I think I need to go to bed.

And all I ever found out was that my Greatgrandmother got pregnant by the master of the house and had to come to America. She was, after all,irrevocably soiled. And
Irishman…you really need some sleep!! Or company…


Always remember that you are unique, just like everybody else.

Heck, I come from a whole fam damily of black sheep. My maternal grandfather was the town drunk. My mom’s mom was pretty decent, but chronically depressed and emotionally manipulative. My father was a deadbeat dad. His mother was one of those mean-spirited hardcore Catholics who gives Catholocism a bad name.
My stepfather’s mother periodically left the family to run off with some guy…
His oldest brother kidnapped and tried to kill his first wife when they were going through the divorce. He may have, uh, facilitated the suicide of a severely depressed friend of his second wife, who was staying with them so she could have an eye kept on her while she was adjusting to her meds. There was a fifty thousand dollar life insurance policy involved, his wife was the beneficiary.
Stepdad’s youngest brother cheated on his first wife with, well, anything in a skirt.
Second oldest boy was a coke addict.
Stepdad, we find out after mom was married to him and endured seventeen years of physical and emotional abuse, is gay. No, they’re not married anymore.

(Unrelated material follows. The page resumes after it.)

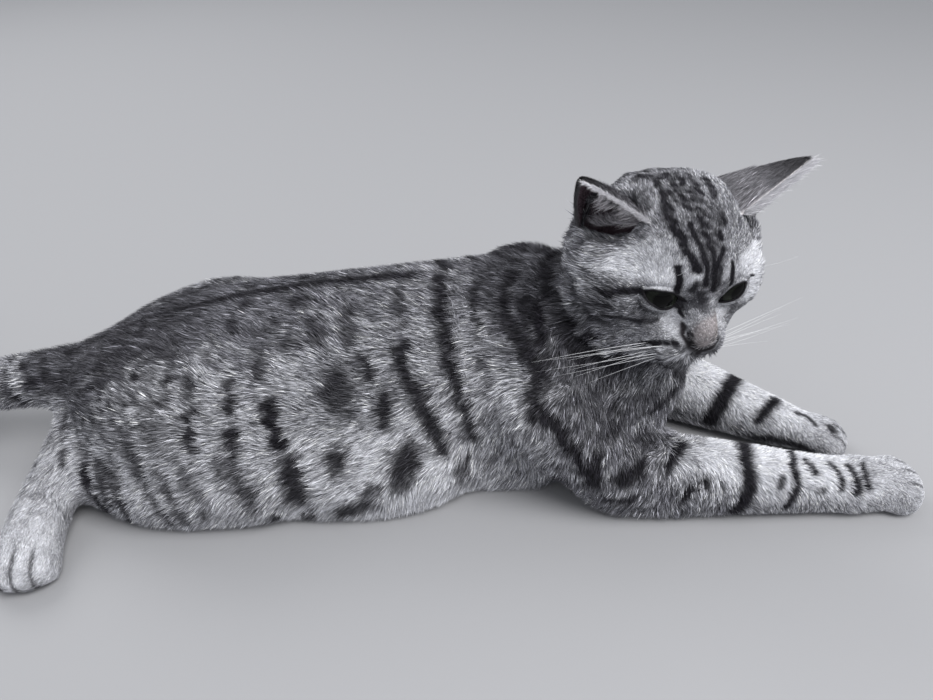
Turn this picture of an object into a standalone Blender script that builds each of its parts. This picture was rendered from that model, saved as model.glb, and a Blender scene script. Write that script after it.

Mom’s into the Eck, whatever that is. It has something to do with Babylonian mysticism, a five hundred-year-old Tibetan dude and a temple on Venus.

Me, I was a stripper for a short while a few years back, I did three weeks on a psychic hotline, then God hit me upside the head with a two-by-four.

I finally ended up a believing Catholic. But I didn’t wind up your garden-variety Latin Rite Catholic. Nooooo. I have to be one of those strange Byzantine Catholics.

Of course, with the background I come from, being any kind of orthodox (small o) Christian makes me a bit strange…


Now in my second month of exile in the 21 pit

Agisofia -

On the other hand, think of the best selling book! People have made lots of money writing about families much more “conventional” than yours!

Seriously, you seem to have managed to keep (or achieve) a healthy perspective in the midst of chaos. Congratulations.

A couple of generations from now, your descendants may find that these folks add a bit of spice to the family history. It’s a lot easier to be cavalier about their escapades when they’ve been dead for a few decades.

Take a look at the blacksheep site: http://homepages.rootsweb.com/~blksheep/
and you may find that yours are no darker than maybe a charcoal gray!